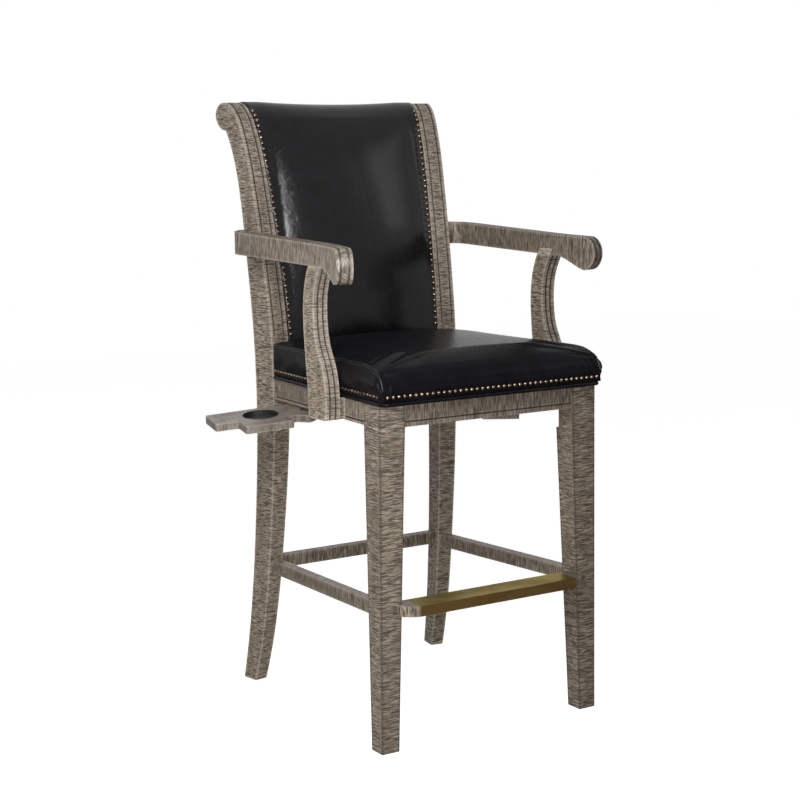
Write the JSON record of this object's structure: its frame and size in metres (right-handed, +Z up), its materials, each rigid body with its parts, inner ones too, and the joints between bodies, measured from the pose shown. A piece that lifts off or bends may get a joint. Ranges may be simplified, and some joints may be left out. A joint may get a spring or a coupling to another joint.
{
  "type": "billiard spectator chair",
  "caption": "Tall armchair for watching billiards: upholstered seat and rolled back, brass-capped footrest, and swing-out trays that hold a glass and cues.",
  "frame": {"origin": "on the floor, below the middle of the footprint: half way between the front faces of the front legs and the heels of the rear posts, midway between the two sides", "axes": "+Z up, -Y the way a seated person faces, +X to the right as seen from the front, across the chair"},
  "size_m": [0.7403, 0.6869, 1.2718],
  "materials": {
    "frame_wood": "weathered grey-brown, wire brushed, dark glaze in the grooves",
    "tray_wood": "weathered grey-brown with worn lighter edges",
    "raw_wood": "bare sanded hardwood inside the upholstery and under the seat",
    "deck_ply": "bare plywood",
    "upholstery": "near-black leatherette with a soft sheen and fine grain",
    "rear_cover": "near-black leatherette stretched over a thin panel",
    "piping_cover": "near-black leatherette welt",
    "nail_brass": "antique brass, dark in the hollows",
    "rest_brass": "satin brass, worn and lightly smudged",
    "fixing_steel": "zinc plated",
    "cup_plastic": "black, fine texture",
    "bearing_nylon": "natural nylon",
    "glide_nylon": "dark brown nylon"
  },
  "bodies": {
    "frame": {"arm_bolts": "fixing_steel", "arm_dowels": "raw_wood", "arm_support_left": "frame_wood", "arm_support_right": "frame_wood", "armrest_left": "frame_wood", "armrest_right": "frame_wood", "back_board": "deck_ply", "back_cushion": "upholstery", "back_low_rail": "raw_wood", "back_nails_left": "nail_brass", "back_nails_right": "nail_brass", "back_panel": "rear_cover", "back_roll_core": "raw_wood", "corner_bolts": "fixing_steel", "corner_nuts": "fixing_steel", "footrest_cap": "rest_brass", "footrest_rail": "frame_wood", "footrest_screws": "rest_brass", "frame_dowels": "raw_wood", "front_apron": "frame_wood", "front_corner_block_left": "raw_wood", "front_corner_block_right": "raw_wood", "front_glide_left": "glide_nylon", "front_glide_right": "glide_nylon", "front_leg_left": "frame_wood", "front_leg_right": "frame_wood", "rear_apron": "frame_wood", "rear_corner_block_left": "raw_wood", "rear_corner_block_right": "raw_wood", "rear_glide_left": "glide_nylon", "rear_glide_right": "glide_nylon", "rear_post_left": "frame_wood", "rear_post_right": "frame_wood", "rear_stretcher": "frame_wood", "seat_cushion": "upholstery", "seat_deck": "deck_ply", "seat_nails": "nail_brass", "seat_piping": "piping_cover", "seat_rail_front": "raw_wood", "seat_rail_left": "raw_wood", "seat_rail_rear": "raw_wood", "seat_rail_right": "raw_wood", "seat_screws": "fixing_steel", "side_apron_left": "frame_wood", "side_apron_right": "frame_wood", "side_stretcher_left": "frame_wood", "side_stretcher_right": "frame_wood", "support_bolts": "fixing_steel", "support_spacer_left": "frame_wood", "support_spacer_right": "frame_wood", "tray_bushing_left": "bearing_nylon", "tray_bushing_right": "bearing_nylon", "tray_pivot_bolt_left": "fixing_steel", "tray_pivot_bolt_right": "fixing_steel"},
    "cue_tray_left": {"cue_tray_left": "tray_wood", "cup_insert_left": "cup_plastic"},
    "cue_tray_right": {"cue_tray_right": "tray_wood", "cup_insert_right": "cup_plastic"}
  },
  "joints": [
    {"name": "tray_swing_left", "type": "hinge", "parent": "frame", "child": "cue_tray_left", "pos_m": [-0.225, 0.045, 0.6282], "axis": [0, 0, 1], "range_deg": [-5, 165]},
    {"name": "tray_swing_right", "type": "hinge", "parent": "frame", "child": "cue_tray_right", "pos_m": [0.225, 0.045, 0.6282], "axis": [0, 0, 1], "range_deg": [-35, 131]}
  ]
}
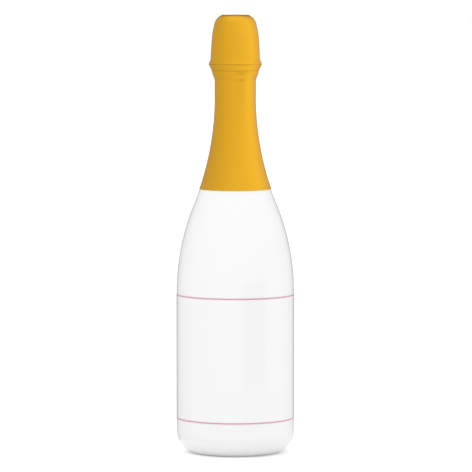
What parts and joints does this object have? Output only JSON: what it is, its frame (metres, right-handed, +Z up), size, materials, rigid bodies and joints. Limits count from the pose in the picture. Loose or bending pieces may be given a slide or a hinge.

## THE PROBLEM
Among the records above, find each line holding the string "bodies" and pull it out.

## REPLY TO THE TASK
Write the JSON record of this object's structure: its frame and size in metres (right-handed, +Z up), its materials, each rigid body with its parts, inner ones too, and the joints between bodies, measured from the pose shown. A piece that lifts off or bends may get a joint. Ranges may be simplified, and some joints may be left out. A joint may get a spring or a coupling to another joint.
  "bodies": {
What parts and joints does this object have? Output only JSON: what it is, its frame (metres, right-handed, +Z up), size, materials, rigid bodies and joints. Limits count from the pose in the picture. Loose or bending pieces may be given a slide or a hinge.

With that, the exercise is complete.